Cluster Telemetry Production Manual

General information about the Cluster Telemetry is available in the design doc. The maintenance doc details how to maintain CT's different components.

Alerts

ctfe_pending_tasks

This alert indicates there are many tasks in the queue. There are several possibilities:

  • CT may not have enough capacity to handle the current task requests. If there are many bare-metal tasks (these currently include ChromiumPerf tasks as well as ChromiumAnalysis tasks where RunOnGCE is false) requested in a short period of time, it may take a while to complete all tasks.
  • Check the “Task Details” of each task in the queue for "TsStarted": 0 (ignoring “scheduled in the future” tasks).

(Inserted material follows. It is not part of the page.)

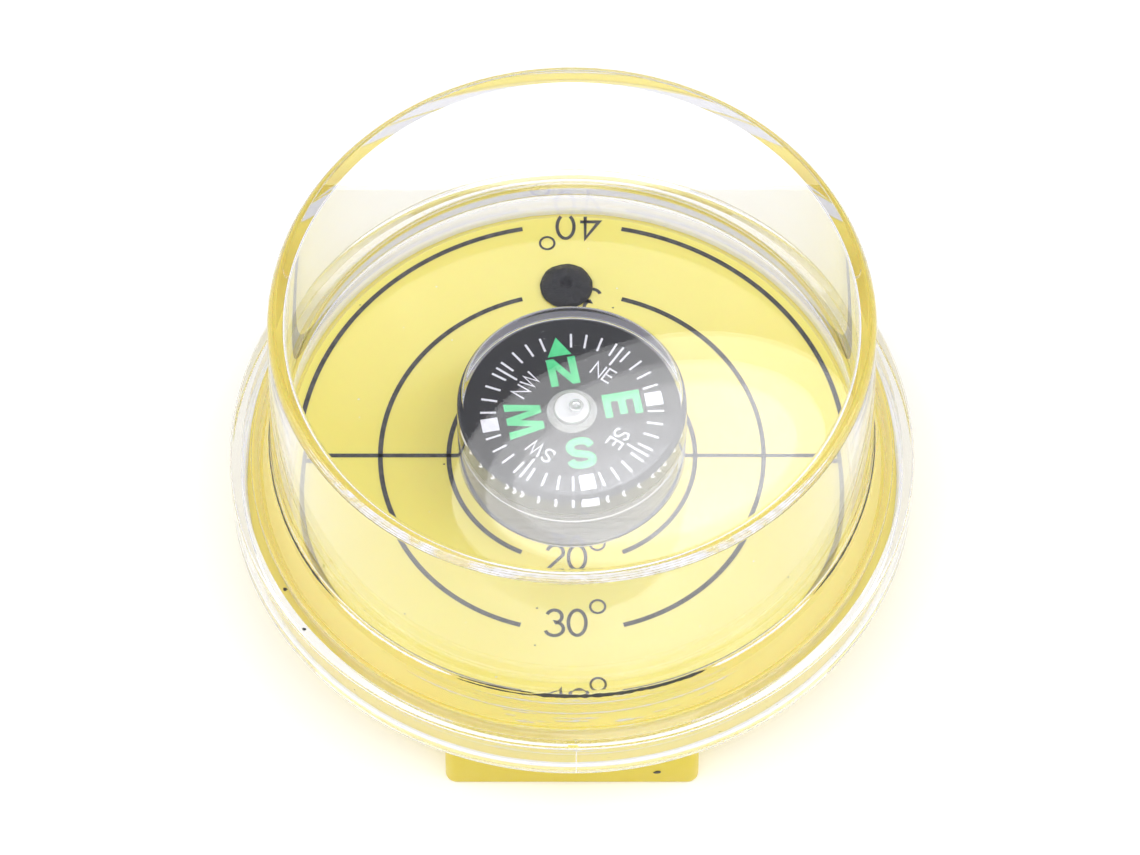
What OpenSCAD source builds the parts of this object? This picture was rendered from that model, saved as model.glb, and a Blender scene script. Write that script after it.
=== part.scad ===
// Tilt and bearing compass: a small liquid-filled compass capsule on a flat yellow dial,
// under a clear flanged cover, on a yellow base with a foot bar.
// Millimetres, +Z up. The origin is the middle of the foot's underside, on the dial's axis.

/* [Clear cover] */
// Outer diameter of the flange and skirt
flange_d = 60; // [58:0.5:64]
// Outer diameter of the wall at its foot
cover_d = 52.7; // [52.6:0.1:53.6]
// Outer diameter of the wall at its top
cover_top_d = 52.2; // [51.8:0.1:52.4]
// Thickness of the wall and of the flat top
cover_wall = 1.3; // [1.1:0.1:1.3]
// Thickness of the skirt
skirt_wall = 1.0; // [0.8:0.1:1.2]
// Height from the dial's face to the top of the cover
cover_h = 23.2; // [21:0.2:28]
// Height from the dial's face to the line where the wall begins to flare
flare_top = 4.2; // [3.8:0.1:4.6]
// Height from the dial's face to the top of the flange
flange_top = 1.3; // [1.1:0.1:1.6]
// Thickness of the flange between the foot ring and the skirt
flange_t = 0.4; // [0.3:0.05:0.6]
// Depth of the skirt's lower edge below the dial's face
skirt_drop = 3.1; // [2.9:0.1:3.4]
// Radius of the rounded top edge
rim_round = 0.8; // [0.3:0.1:1.2]

/* [Base and dial] */
// Diameter of the dial plate
dial_d = 49.9; // [49:0.1:49.9]
// Thickness of the dial plate
dial_t = 1.5; // [1:0.1:1.5]
// Thickness of the base disc at its edge
base_t = 1.2; // [1:0.1:1.4]
// Depth of the base disc's upper face below the dial's face
base_drop = 2.6; // [2.5:0.1:2.8]

/* [Foot] */
// Width of the foot bar
foot_w = 22; // [18:0.5:26]
// Length of the foot bar, front to back
foot_l = 54.6; // [44:0.2:55]
// Height of the foot bar
foot_h = 5.7; // [5:0.1:9]
// Thickness of the foot bar's walls and floor
foot_wall = 2; // [1.8:0.1:2.4]
// Distance of each screw from the middle
screw_pitch = 17; // [12:0.5:19]

/* [Compass capsule] */
// Diameter of the capsule
capsule_d = 20; // [20:0.2:21]
// Height of the capsule
capsule_h = 8; // [7.8:0.1:9]
// Height of the capsule's lower half
capsule_low_h = 4.4; // [4.2:0.1:4.5]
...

CT normally picks up tasks in < 1m, so if a task is not started, that could mean that the CT poller is down (see below) or that something is wrong with the CT framework possibly related to a recent push.
  • Check the status of the bots in the CT SwarmingPool.
    • Note that the GCE bots will be dead if all pending tasks are bare-metal (see above for which tasks are bare-metal).
    • If many build*-m5 bots are dead, investigate why the bots are dead and/or file a bug with ChOps (Chrome infra team).
    • If many bots are idle, check the Swarming task logs (see next bullet) to see if the dimensions of the pending tasks match the bot dimensions.
  • Open the SwarmingLogs link shown in the “Task Details.” If build_chromium has been running for > 1h, something is probably wrong.